Et le chat sauvage ?

Attention à ne pas confondre les chats redevenus sauvages (c’est le cas des chats errants) avec le Felis silvestris silvestris, le véritable chat sauvage européen. Ce dernier n’est pas un chat domestique retourné à la vie libre, mais une espèce à part entière, rare et protégée. Il vit dans les forêts profondes, évite l’humain et joue un rôle essentiel dans l’écosystème. Le croisement entre chats domestiques et chats sauvages représente d’ailleurs une menace génétique pour l’espèce.


Insolite : un chat… devenu la mascotte du commissariat

Le 24 juin 2023, lors d’une intervention, les policiers de Vénissieux ne s’attendaient sans doute pas à cette rencontre. Parmi les détritus et l’humidité, un petit chat roux dénutri, atteint de la teigne, ni identifié ni réclamé par la suite, se tenait recroquevillé.

Pris en charge par les policiers eux-mêmes, le chaton a été conduit chez un vétérinaire pour recevoir des soins. Il est ensuite resté quelques semaines dans une famille d’accueil, le temps de se remettre. À son retour, les agents lui ont trouvé un nom : Vénix, contraction de « Vénissieux » et « phénix », clin d’œil à sa résurrection après un début de vie pour le moins chaotique.

Depuis, Vénix fait partie du paysage du commissariat, et est devenu une présence familière et apaisante dans un environnement parfois sous tension. Entre deux réunions ou dossiers, il s’invite sur les claviers, grimpe sur les étagères, s’installe dans les cartons.

La complicité avec les agents est telle qu’un compte Instagram a été créé pour partager ses aventures (@venix_cops), suivi par plus de 2 000 abonnés. Et les habitants, eux aussi, s’attachent à ce chat : certains viennent même au commissariat avec une attention pour lui.

Ce n’est pas une première dans la région.
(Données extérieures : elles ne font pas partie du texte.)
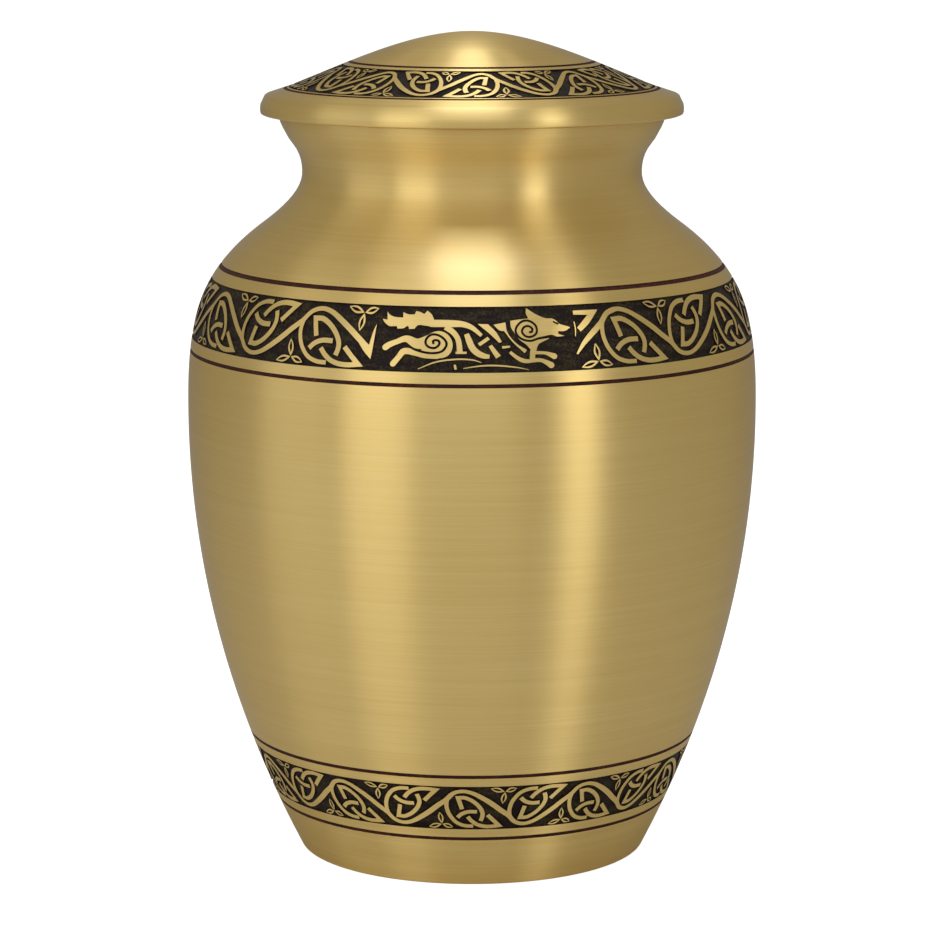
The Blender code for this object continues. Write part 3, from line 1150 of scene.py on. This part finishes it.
@dataclass(frozen=True)
class UrnLid:
    """The hollow lid: a low dome, a carved slope, a rim, and a skirt that drops into the mouth."""

    seat: float = 234.5 * MM
    rim_radius: float = 66.4 * MM
    rim_height: float = 3.0 * MM
    rim_round: float = 0.8 * MM
    shoulder: Point = (64.8 * MM, 240.6 * MM)
    band_outer: Point = (57.4 * MM, 243.0 * MM)
    band_inner: Point = (40.3 * MM, 250.0 * MM)
    apex: float = 260.1 * MM
    dome_lean: float = -0.40
    thickness: float = 2.3 * MM
    skirt_radius: float = 47.4 * MM
    bore_radius: float = 45.6 * MM
    skirt_depth: float = 10.0 * MM
    shoulder_round: float = 0.4 * MM
    shoulder_bulge: Point = (0.2 * MM, -0.3 * MM)
    lower_corner: float = 0.3
    upper_corner: Point = (0.15, 0.2)
    slope_rings: int = 4
    dome_rings: int = 18
    ceiling_rings: int = 10
    outer_line: Line = Line(58.5 * MM, 1.1 * MM)
    inner_line: Line = Line(38.2 * MM, 1.2 * MM)

    def build(self, finishes: Sequence[bpy.types.Material]) -> bpy.types.Object:
        """Builds the lid.

        Args:
            finishes: One material for each slot.

        Returns:
            The finished piece.
        """
        start = self.shoulder[0] - self.shoulder_round
        slope = lined(self.slope, start, self.band_outer[0], self.slope_rings, (self.outer_line,))
        dome = lined(self.dome, self.band_inner[0], 0.0, self.dome_rings, (self.inner_line,))
        shells = (
            turned("rim_shell", self.under() + self.rim() + slope),
            self.carved_band().carve("lid_band"),
            turned("dome_shell", dome),
        )
        return made_one(shells, "urn_lid_carved", finishes)

    def rim(self) -> list[Stretch]:
        """Gives the rim's rounded edges, from the seat up to the slope.

        Returns:
            The outline's points.
        """
        radius, low, size = self.rim_radius, self.seat, self.rim_round
        cut = size * self.lower_corner
        lower = [(radius - cut, low + cut), (radius, low + size)]
        top = low + self.rim_height
        inward, up = self.upper_corner
        upper = [(radius, top - size), (radius - size * inward, top + size * up)]
        shoulder = (self.shoulder[0] + self.shoulder_bulge[0], self.shoulder[1] + self.shoulder_bulge[1])
        return stretches([(radius - size, low), *lower, *upper, shoulder])

    def slope(self, radius: float) -> Point:
        """Gives the plain slope's point between the rim's shoulder and the carved band."""
        share = (radius - self.shoulder[0]) / (self.band_outer[0] - self.shoulder[0])
        return radius, self.shoulder[1] + (self.band_outer[1] - self.shoulder[1]) * share

    def dome(self, radius: float) -> Point:
        """Gives the dome's point at a radius."""
        return radius, hermite((0, self.apex, 0), (*self.band_inner, self.dome_lean), radius)

    def under(self) -> list[Stretch]:
        """Gives the lid's underside from its centre: the ceiling, the bore, the skirt and the seat.

        Returns:
            The outline's points.
        """
        drop = self.thickness
        slope = (self.band_inner[1] - self.band_outer[1]) / (self.band_inner[0] - self.band_outer[0])
        bore_top = self.band_outer[1] + slope * (self.bore_radius - self.band_outer[0]) - drop
        radii = spread(0, self.band_inner[0], self.ceiling_rings)
        ceiling = [(radius, self.dome(radius)[1] - drop) for radius in radii]
        foot = self.seat - self.skirt_depth
        bore = [(self.bore_radius, bore_top), (self.bore_radius, foot)]
        skirt = [(self.skirt_radius, foot), (self.skirt_radius, self.seat)]
        return stretches(ceiling + bore, Slot.INSIDE) + stretches(skirt)

    def carved_band(self) -> Band:
        """Draws the scroll of the lid's slope, which runs leftwards and has no end.

        Returns:
            The band.
        """
        outer, inner = Vector(self.band_outer), Vector(self.band_inner)

        def surface(share: float) -> Point:
            """Gives the slope's point (radius, height) at a share of the way in."""
            return tuple(outer + (inner - outer) * share)

        scroll = Scroll(
            units=18,
            closed=True,
            stem_width=1.55 * MM,
            branch_width=1.35 * MM,
            knot_width=1.45 * MM,
            leaf_width=2.1 * MM,
            slot_width=0.60 * MM,
        )
        band = Band(surface, step=math.tau / scroll.units, start=math.radians(9.2), way=Way.LEFT)
        scroll.draw(band)
        return band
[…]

À Vaulx-en-Velin, une autre chatte, baptisée TN360, tient un rôle similaire depuis plusieurs années. Mais à Vénissieux, c’est bien Vénix qui règne désormais sur les lieux. Même s’il n’est pas inscrit à la hiérarchie… pour l’instant !

La popularité de Vénix auprès des agents de police et des usagers du commissariat ne doit rien au hasard : la présence d’un chat est reconnue pour ses vertus apaisantes. Des études américaines ont en effet démontré que caresser un chat augmente la production d’hormones du bonheur tout en réduisant celle des hormones du stress. Le ronronnement, notamment, agit comme un anti-stress naturel, en favorisant la détente et en abaissant la pression artérielle.

Des études ont même montré que les personnes vivant avec un chat avaient 30 % de risques en moins de faire une crise cardiaque. Chez les enfants, grandir auprès d’un chat réduirait aussi le risque de développer certaines allergies, à condition qu’il n’y ait pas de prédisposition familiale. Enfin, la fréquence du ronronnement, autour de 25 Hertz, aurait un effet curatif sur les os, en accélérant leur guérison.]